It was against this backdrop that journalists, including Antoinette Sendolo of this paper decided as a team to investigate, not with any preconceived mind of any wrongdoing, but to objectively inform the public of how some of these organizations, including Global Communities expended the funds. It was for this, that she and others decided to contact the communication person of the organization for comment, something that was more appropriate in information gathering involving an entity with communication or information persons.
Unfortunately, the desire of the journalists to get a comment from the organization about its usage of funds did not materialize. As stated earlier, we did publish the response of the organization and is repeated today because the information needed was provided by its Country Director, Warner Passanisi, who I personally admire for the level of civility and maturity employed in its response to this paper.
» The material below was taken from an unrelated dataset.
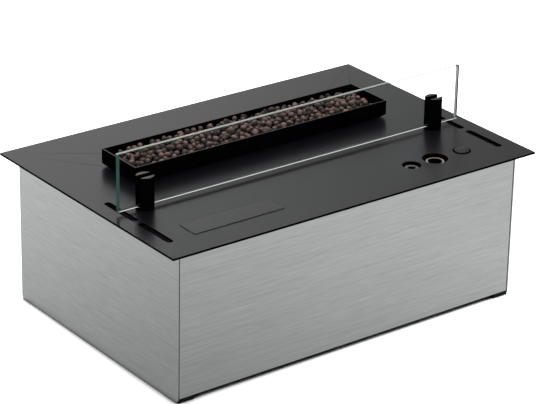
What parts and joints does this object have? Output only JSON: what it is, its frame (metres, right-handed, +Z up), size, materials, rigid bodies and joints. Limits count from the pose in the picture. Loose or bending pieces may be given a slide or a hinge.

Has it been others, they would have resorted to all kinds of unpleasant language or derogatory comments, thus evading the issue.
Notwithstanding, I wish to deal with two issues raised by the Country Director relating to the person to contact on such a matter. As I said, the reporters did not err by contacting the communication person who has the responsibility to comment or refer the journalists to the proper person to comment. The other issue is comments made, which were agreed upon would not form part of the interview, but were published.
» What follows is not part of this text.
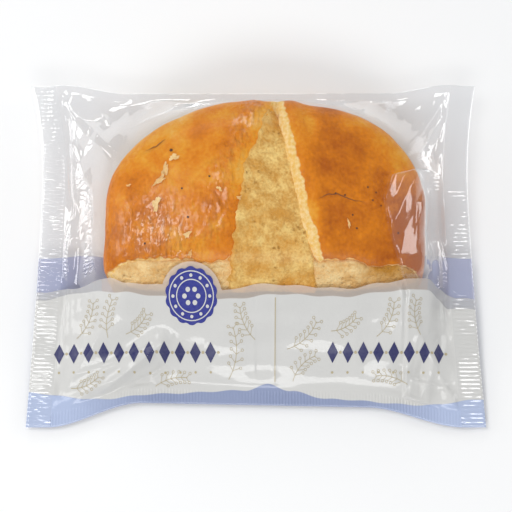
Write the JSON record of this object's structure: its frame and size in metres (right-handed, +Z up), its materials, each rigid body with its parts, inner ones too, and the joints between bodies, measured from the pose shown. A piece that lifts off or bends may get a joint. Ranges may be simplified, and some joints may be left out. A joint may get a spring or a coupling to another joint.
{
  "type": "packed hot cross bun",
  "caption": "Hot cross bun sealed in a clear printed film pack with crimped end seals, lying on its back with the bun showing.",
  "frame": {"origin": "centre of the pack's box, at the level the pack rests on", "axes": "+X along the pack from the left end seal to the right one, +Y from the fin seal to the folded edge behind the bun, +Z up out of the shown side"},
  "size_m": [0.1632, 0.1234, 0.0371],
  "materials": {
    "film": "clear glossy wrapping film",
    "print": "film printed white with a pale blue band",
    "print_blue": "solid blue print",
    "print_gold": "thin pale gold print",
    "crust": "glazed golden brown bread crust",
    "paste": "baked flour paste, matt and pitted",
    "crumb": "pale torn bread crumb"
  },
  "bodies": {
    "root": {"bun_pack": "film"}
  },
  "joints": []
}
In his communication, the Country Director points out, Furthermore, the individuals quoted in the article are communications and field program implementation staff who do not oversee overall program finances. Mr. Farshing, Ms. George and Ms. Toe were unable to respond to financial questions as they were not responsible for tracking this information. The author of the piece, Ms. Antoinette Sendolo, did not contact me or our finance staff who would have been happy to answer her questions. Additionally, Ms. Sendolo assured Mr. Farshing that his quotes were “off the record” and still, she published them without his knowledge or permission.
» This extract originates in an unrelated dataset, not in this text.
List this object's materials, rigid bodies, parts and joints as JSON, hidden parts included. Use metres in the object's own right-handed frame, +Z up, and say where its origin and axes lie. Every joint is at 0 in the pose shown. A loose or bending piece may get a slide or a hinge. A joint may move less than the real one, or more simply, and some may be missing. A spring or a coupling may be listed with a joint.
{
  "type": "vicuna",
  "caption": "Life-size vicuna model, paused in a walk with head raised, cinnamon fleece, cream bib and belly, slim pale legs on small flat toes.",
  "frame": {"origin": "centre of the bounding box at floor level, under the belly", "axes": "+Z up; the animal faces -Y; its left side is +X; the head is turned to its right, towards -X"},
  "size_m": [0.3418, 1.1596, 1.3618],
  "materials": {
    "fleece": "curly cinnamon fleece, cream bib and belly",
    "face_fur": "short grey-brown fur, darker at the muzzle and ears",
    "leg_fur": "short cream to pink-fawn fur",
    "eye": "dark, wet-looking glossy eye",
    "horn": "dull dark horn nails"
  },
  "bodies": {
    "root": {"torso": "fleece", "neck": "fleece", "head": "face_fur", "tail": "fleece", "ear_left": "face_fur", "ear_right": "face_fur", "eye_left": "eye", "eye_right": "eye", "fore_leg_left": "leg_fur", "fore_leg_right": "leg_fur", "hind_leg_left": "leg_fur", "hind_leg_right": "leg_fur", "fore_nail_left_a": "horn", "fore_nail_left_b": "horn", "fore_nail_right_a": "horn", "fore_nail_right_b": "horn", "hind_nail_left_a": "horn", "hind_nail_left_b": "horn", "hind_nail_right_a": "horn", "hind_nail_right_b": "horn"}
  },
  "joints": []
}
For this, I professionally beg to differ with the Country Director because in such a situation, the right person to have been contacted was the communication or information person, who, if not in the position to respond, would have advised the person to contact. It would be breach of professional chain of command by “jumping” to the financial person, without first contacting the person in charge of interacting with the media or directing the media to person to contact on such a matter. This is the normal routing that a media person must follow or pursue when seeking information from an organization, like Global community, with a communication or information person.
Again, the reporter could not just walk to the director’s office or the office of finance staff to get the information, without first contacting those responsible to do so or make reference to the one who is authorized to do so, as the reporter is not au courant with the modus operandi of that entity. Perhaps, in such a situation, “an appointment” could be made for the reporter to return, but to continue to refuse to comment, there was no alternative but to honestly state that the organization was “tightlipped’ on the funds issue, something that did not accuse it of any wrongdoing, but to ensure that it comments, which has now been done. For this, the reporter did not err.
Let it be known that the media has a duty to ensure in a more mature and professional manner that those who refused to comment on an issue when contacted, can be made to do so, without the media resorting to unprofessional or unethical acts.
Regarding the issue of “off-the-record,” not being respected by our reporter, this too, is not true, as the interviewee was aware or told that the interview would be published. Perhaps, the interviewee changed tongue because of fear of action by management on grounds that the interviewee was not the proper authority to make such comments to journalists.
For the sake of information, it can be recalled that it was during the IREX accountability reporting training which was held at the YWCA of Liberia that the team of journalists interacted with Global Communities’ Communication officer, Stephen Farshing. Mr. Farshing was aware that his interaction with the reporters was to be published and so he was not taken by surprise when this paper published the story.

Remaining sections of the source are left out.